Amidst all this, the Berrybender family -- English, eccentric, wealthy, and fiercely out of place -- continues its journey of exploration, although beset by difficulties, tragedies, the desertion of trusted servants, and the increasing hardships of day-to-day survival in a land where nothing can be taken for granted.
Abandoning their luxurious steamer, which is stuck in the ice near the Knife River, they make their way overland to the confluence of the Missouri and the Yellowstone, to spend the winter in conditions of siege at the trading post of Pierre Boisdeffre, right smack in what is, from their point of view, the middle of nowhere. By now, Tasmin is a married woman, or as good as, and about to be a mother, living with the elusive young mountain man Jim Snow (The Sin Killer), and not only going to have his child, but to discover that he has a whole other Indian family he hasn't told her about.

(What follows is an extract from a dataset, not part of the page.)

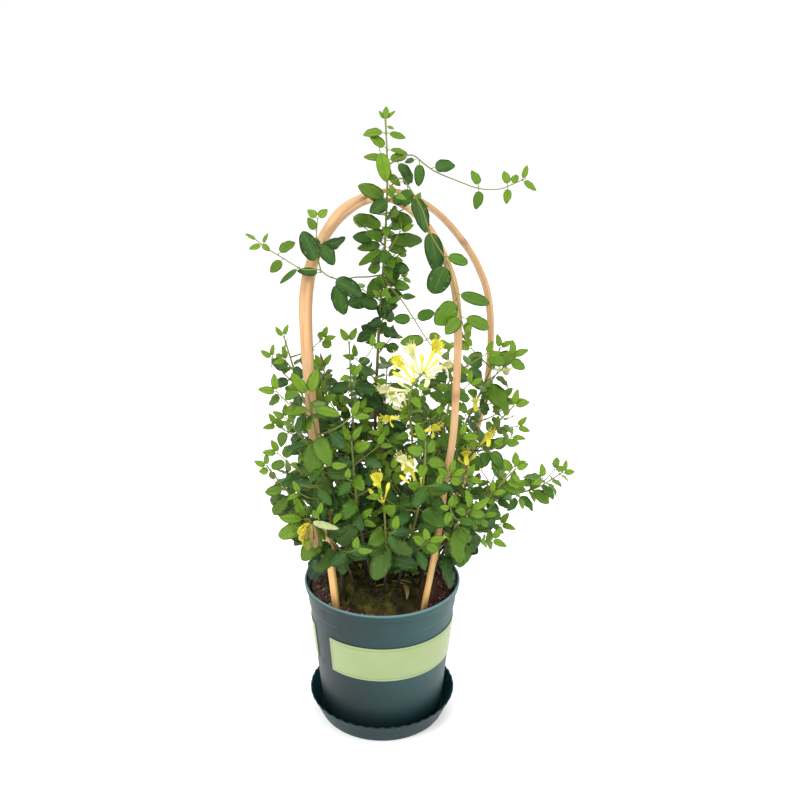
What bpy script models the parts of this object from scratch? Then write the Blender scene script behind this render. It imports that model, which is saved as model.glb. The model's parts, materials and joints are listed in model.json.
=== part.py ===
"""Potted honeysuckle, trained over two crossed bamboo hoops in a plastic pot on a saucer.

The origin is the centre of the saucer's underside, +Z is up and the plant is seen from -Y.
Sizes and places are millimetres. They become metres where a mesh is made.

A stem is a route of points chosen by hand. Leaves stand on it in pairs by a rule, and every
leaf, side shoot and bloom is turned, shortened or left out until it is clear of its neighbours.
"""
import math

import bmesh
import bpy
import numpy as np

MM = 0.001
CLEAR = 0.3
UP = np.array([0.0, 0.0, 1.0])

# Pot, turned in 32 facets so that the labels lie on whole facets
FACETS = 32
POT_TOP = 175.0
POT_RIM_RADIUS = 92.0
POT_WALL = 2.2
POT_FOOT = 3.1
POT_FLOOR = 7.0
DRAIN_RADIUS = 5.0
DRAIN_CIRCLE = 40.0
DRAIN_HOLES = 4

# Saucer
SCALLOPS = 44
SCALLOP_DEPTH = 1.6
SAUCER_BASE_RADIUS = 75.5
SAUCER_RIM_RADIUS = 88.0
SAUCER_HEIGHT = 28.0
SAUCER_FLOOR = 2.8
SAUCER_WALL = 2.0

# Labels: two plain plates round the wall, each 14 facets long
LABEL_LOW = 85.0
LABEL_HIGH = 129.0
LABEL_THICK = 0.8
LABEL_FACETS = 14
LABEL_STARTS = {"label_front": 225, "label_back": 45}

# Potting soil: a proud root ball, and a lower bed of granules round it
SOIL_FACETS = 28
SOIL_RINGS = (25.0, 48.0, 62.0, 70.0)
BALL_CENTRE = (-8.0, 4.0)
BALL_RADIUS = 65.0
BALL_TOP = 168.0
BED_LEVEL = 160.0
HOLE_CLEAR = 0.7
HOLE_SPARE = 1.0
HOLE_REACH = 50.0

# Foliage
BLADE_THICK = 0.7
SMALL_LEAF = 36.0
BROAD_LEAF = 50.0
STEM_STEP = 32.0
BRANCH_STEP = 20.0
SHOOT_STEP = 27.0
SPACING = 2.6
FLAT = math.radians(0.1)
TOWARD_VIEWER = np.array([0.0, -0.95, 0.3])
OPEN_VIEW = 110.0
UPPER_LIP = np.array([0.0, 0.9, 0.5])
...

On his part, Jim is about to discover that in taking the outspoken, tough-minded, stubbornly practical young aristocratic woman into his teepee he has bitten off more than he can chew -- Tasmin doesn't hesitate to answer back, use the name of the Lord in vain, and strike out, though she is taken aback when the quiet Jim actually strikes her.
Still, theirs is a great love affair, lived out in conditions of great risk, and dominates this volume of Larry McMurtry's Berrybender Narratives, in which Tasmin gradually takes center stage as her father loses his strength and powers of concentration, and her family goes to pieces stranded in the hostile wilderness, surrounded by interesting savages with ideas of their own and mountain men who are all of the "strong, silent type" of later Western legend, and hardly less savage than the Indians.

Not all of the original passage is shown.